*Task directions*:
Take all the material and copy it exactly.

*Collected material*:
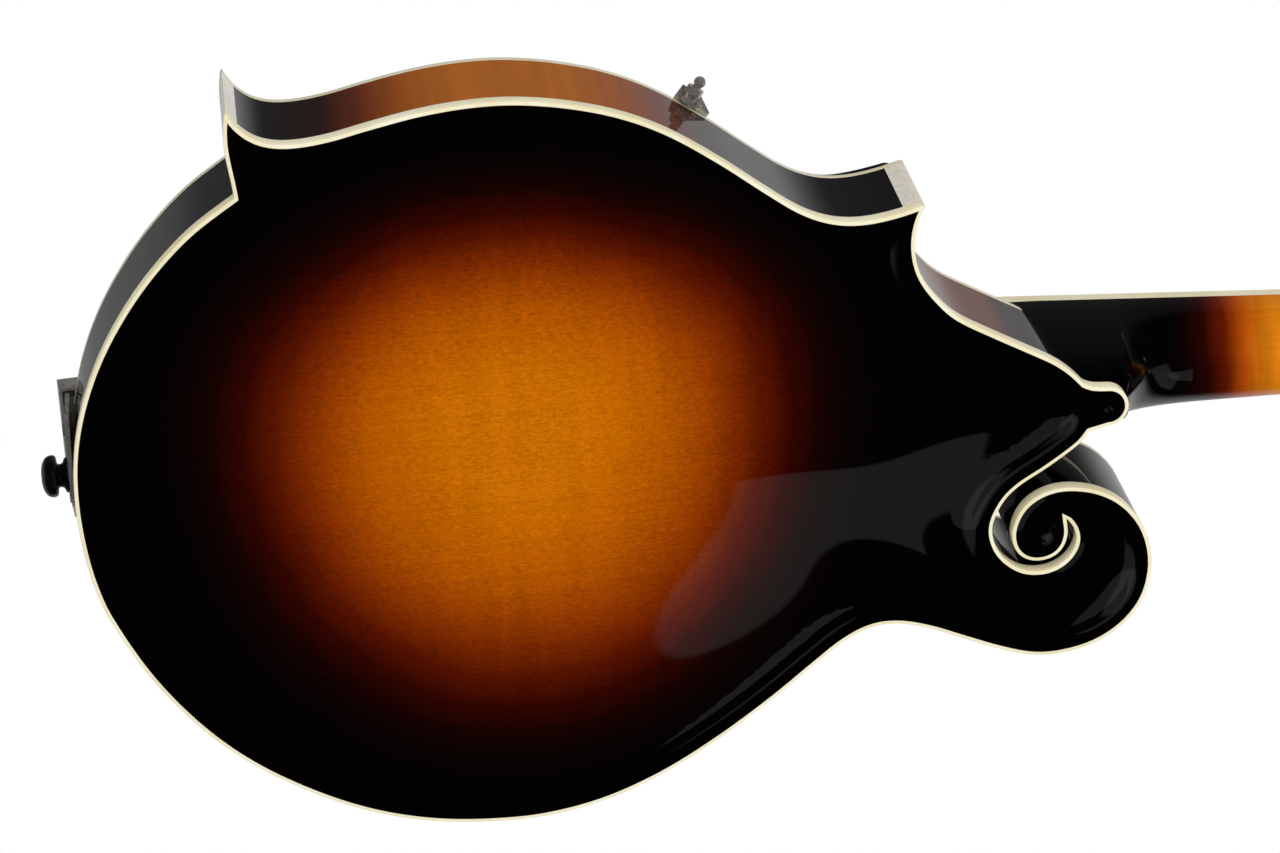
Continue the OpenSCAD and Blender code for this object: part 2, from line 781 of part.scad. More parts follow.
module tuner_plates() {
    color([0.75, 0.75, 0.77])
        head_frame() for (side = [-1, 1]) tuner_plate(side);
}

module post_bushings() {
    color([0.75, 0.75, 0.77])
        head_frame() for (i = [1:8]) difference() {
            union() {
                y_rod(post_at(i).x, post_at(i).z, 5.6, -1, 0);
                y_rod(post_at(i).x, post_at(i).z, 4.45, -0.5, 8);
            }
            y_rod(post_at(i).x, post_at(i).z, post_r + 0.12, -2, 9);
        }
}

module gear_tooth(a) {
    rotate(a) polygon([
        [gear_root_r - 0.5, -0.66], [gear_root_r, -0.62], [gear_r, -0.34],
        [gear_r, 0.34], [gear_root_r, 0.62], [gear_root_r - 0.5, 0.66]
    ]);
}

// String post with its worm gear and gear screw; one tooth points at the worm
module post(i) {
    color([0.78, 0.7, 0.5])
        head_frame() difference() {
            union() {
                y_rod(post_at(i).x, post_at(i).z, post_r, -14, worm_y + gear_t / 2);
                y_rod(post_at(i).x, post_at(i).z, 4.2, head_back + plate_t + 0.2, worm_y - gear_t / 2 + 0.1);
                y_rod(post_at(i).x, post_at(i).z, 2.6, worm_y + gear_t / 2 - 0.1, worm_y + gear_t / 2 + 1.4);
                translate([post_at(i).x, 0, post_at(i).z]) slab(worm_y - gear_t / 2, worm_y + gear_t / 2)
                    offset(delta = 0) union() {
                        circle(r = gear_root_r, $fn = 64);
                        for (t = [1:gear_teeth]) gear_tooth(-90 + t * 360 / gear_teeth);
                    }
            }
            translate([post_at(i).x, -9, post_at(i).z]) rotate([0, 90, 0])
                cylinder(r = 0.9, h = 20, center = true, $fn = 24);
            translate([post_at(i).x - 4, worm_y + gear_t / 2 + 0.8, post_at(i).z - 0.3]) cube([8, 1, 0.6]);
        }
}

// Thread of three turns round the X axis, swept as a trapezoid
module worm_thread() {
    steps = 36;
    turn = 30;
    inner_r = 2.1;
    profile = [[-0.5, inner_r], [-0.27, worm_r], [0.27, worm_r], [0.5, inner_r]];
    rings = [for (s = [0:steps], q = profile)
        let (t = s * turn) [(s / 12 - 1.5) * worm_pitch + q.x, -q.y * sin(t), q.y * cos(t)]];
    sides = [for (s = [0:steps - 1], k = [0:3])
        let (a = 4 * s + k, b = 4 * s + (k + 1) % 4) each [[a, b, b + 4], [a, b + 4, a + 4]]];
    polyhedron(points = rings, faces = concat(sides, [[3, 2, 1, 0]], [[for (k = [0:3]) 4 * steps + k]]));
}

module worm(i) {
    side = post_side(i);
    color([0.75, 0.75, 0.77])
        head_frame() translate([post_at(i).x, worm_y, post_at(i).z - worm_drop]) {
            worm_thread();
            rotate([0, 90, 0]) {
                cylinder(r = worm_core_r, h = 8.4, center = true, $fn = 32);
                translate([0, 0, side > 0 ? -6.8 : -19.5]) cylinder(r = 1.5, h = 26.3, $fn = 32);
            }
        }
}

module button(i) {
    side = post_side(i);
    color([0.93, 0.91, 0.84])
        head_frame() translate([post_at(i).x + side * 15, worm_y, post_at(i).z - worm_drop]) difference() {
            union() {
                slab(-2.8, 2.8) hull() {
                    translate([side * 6, -2.6]) circle(r = 4.6, $fn = 40);
                    translate([side * 6, 2.6]) circle(r = 4.6, $fn = 40);
                    translate([side * 11, -1.5]) circle(r = 4.2, $fn = 40);
                    translate([side * 11, 1.5]) circle(r = 4.2, $fn = 40);
                }
                rotate([0, 90, 0]) translate([0, 0, side > 0 ? 0 : -4]) cylinder(r = 2.4, h = 4, $fn = 32);
            }
            rotate([0, 90, 0]) cylinder(r = 1.55, h = 9.4, center = true, $fn = 32);
        }
}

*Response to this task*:
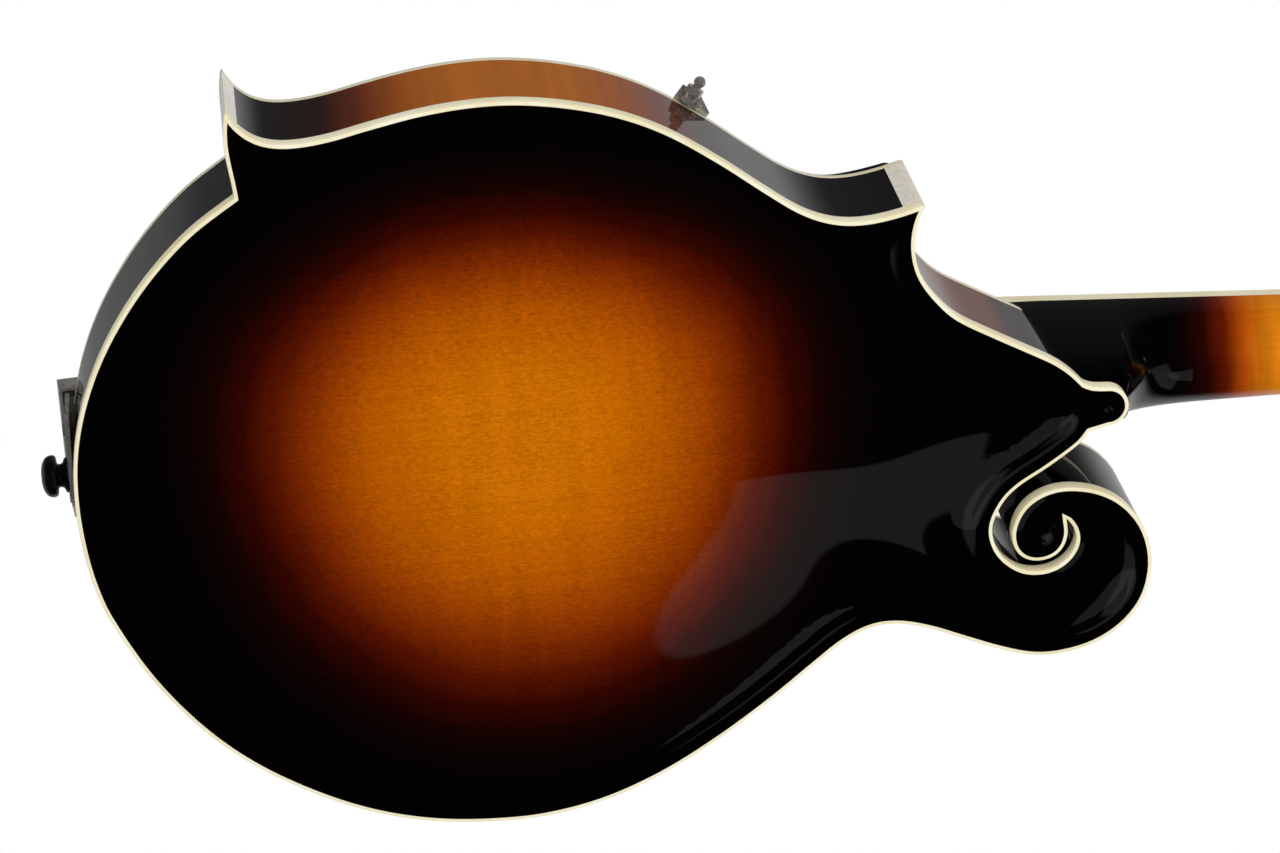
Continue the OpenSCAD and Blender code for this object: part 2, from line 781 of part.scad. More parts follow.
module tuner_plates() {
    color([0.75, 0.75, 0.77])
        head_frame() for (side = [-1, 1]) tuner_plate(side);
}

module post_bushings() {
    color([0.75, 0.75, 0.77])
        head_frame() for (i = [1:8]) difference() {
            union() {
                y_rod(post_at(i).x, post_at(i).z, 5.6, -1, 0);
                y_rod(post_at(i).x, post_at(i).z, 4.45, -0.5, 8);
            }
            y_rod(post_at(i).x, post_at(i).z, post_r + 0.12, -2, 9);
        }
}

module gear_tooth(a) {
    rotate(a) polygon([
        [gear_root_r - 0.5, -0.66], [gear_root_r, -0.62], [gear_r, -0.34],
        [gear_r, 0.34], [gear_root_r, 0.62], [gear_root_r - 0.5, 0.66]
    ]);
}

// String post with its worm gear and gear screw; one tooth points at the worm
module post(i) {
    color([0.78, 0.7, 0.5])
        head_frame() difference() {
            union() {
                y_rod(post_at(i).x, post_at(i).z, post_r, -14, worm_y + gear_t / 2);
                y_rod(post_at(i).x, post_at(i).z, 4.2, head_back + plate_t + 0.2, worm_y - gear_t / 2 + 0.1);
                y_rod(post_at(i).x, post_at(i).z, 2.6, worm_y + gear_t / 2 - 0.1, worm_y + gear_t / 2 + 1.4);
                translate([post_at(i).x, 0, post_at(i).z]) slab(worm_y - gear_t / 2, worm_y + gear_t / 2)
                    offset(delta = 0) union() {
                        circle(r = gear_root_r, $fn = 64);
                        for (t = [1:gear_teeth]) gear_tooth(-90 + t * 360 / gear_teeth);
                    }
            }
            translate([post_at(i).x, -9, post_at(i).z]) rotate([0, 90, 0])
                cylinder(r = 0.9, h = 20, center = true, $fn = 24);
            translate([post_at(i).x - 4, worm_y + gear_t / 2 + 0.8, post_at(i).z - 0.3]) cube([8, 1, 0.6]);
        }
}

// Thread of three turns round the X axis, swept as a trapezoid
module worm_thread() {
    steps = 36;
    turn = 30;
    inner_r = 2.1;
    profile = [[-0.5, inner_r], [-0.27, worm_r], [0.27, worm_r], [0.5, inner_r]];
    rings = [for (s = [0:steps], q = profile)
        let (t = s * turn) [(s / 12 - 1.5) * worm_pitch + q.x, -q.y * sin(t), q.y * cos(t)]];
    sides = [for (s = [0:steps - 1], k = [0:3])
        let (a = 4 * s + k, b = 4 * s + (k + 1) % 4) each [[a, b, b + 4], [a, b + 4, a + 4]]];
    polyhedron(points = rings, faces = concat(sides, [[3, 2, 1, 0]], [[for (k = [0:3]) 4 * steps + k]]));
}

module worm(i) {
    side = post_side(i);
    color([0.75, 0.75, 0.77])
        head_frame() translate([post_at(i).x, worm_y, post_at(i).z - worm_drop]) {
            worm_thread();
            rotate([0, 90, 0]) {
                cylinder(r = worm_core_r, h = 8.4, center = true, $fn = 32);
                translate([0, 0, side > 0 ? -6.8 : -19.5]) cylinder(r = 1.5, h = 26.3, $fn = 32);
            }
        }
}

module button(i) {
    side = post_side(i);
    color([0.93, 0.91, 0.84])
        head_frame() translate([post_at(i).x + side * 15, worm_y, post_at(i).z - worm_drop]) difference() {
            union() {
                slab(-2.8, 2.8) hull() {
                    translate([side * 6, -2.6]) circle(r = 4.6, $fn = 40);
                    translate([side * 6, 2.6]) circle(r = 4.6, $fn = 40);
                    translate([side * 11, -1.5]) circle(r = 4.2, $fn = 40);
                    translate([side * 11, 1.5]) circle(r = 4.2, $fn = 40);
                }
                rotate([0, 90, 0]) translate([0, 0, side > 0 ? 0 : -4]) cylinder(r = 2.4, h = 4, $fn = 32);
            }
            rotate([0, 90, 0]) cylinder(r = 1.55, h = 9.4, center = true, $fn = 32);
        }
}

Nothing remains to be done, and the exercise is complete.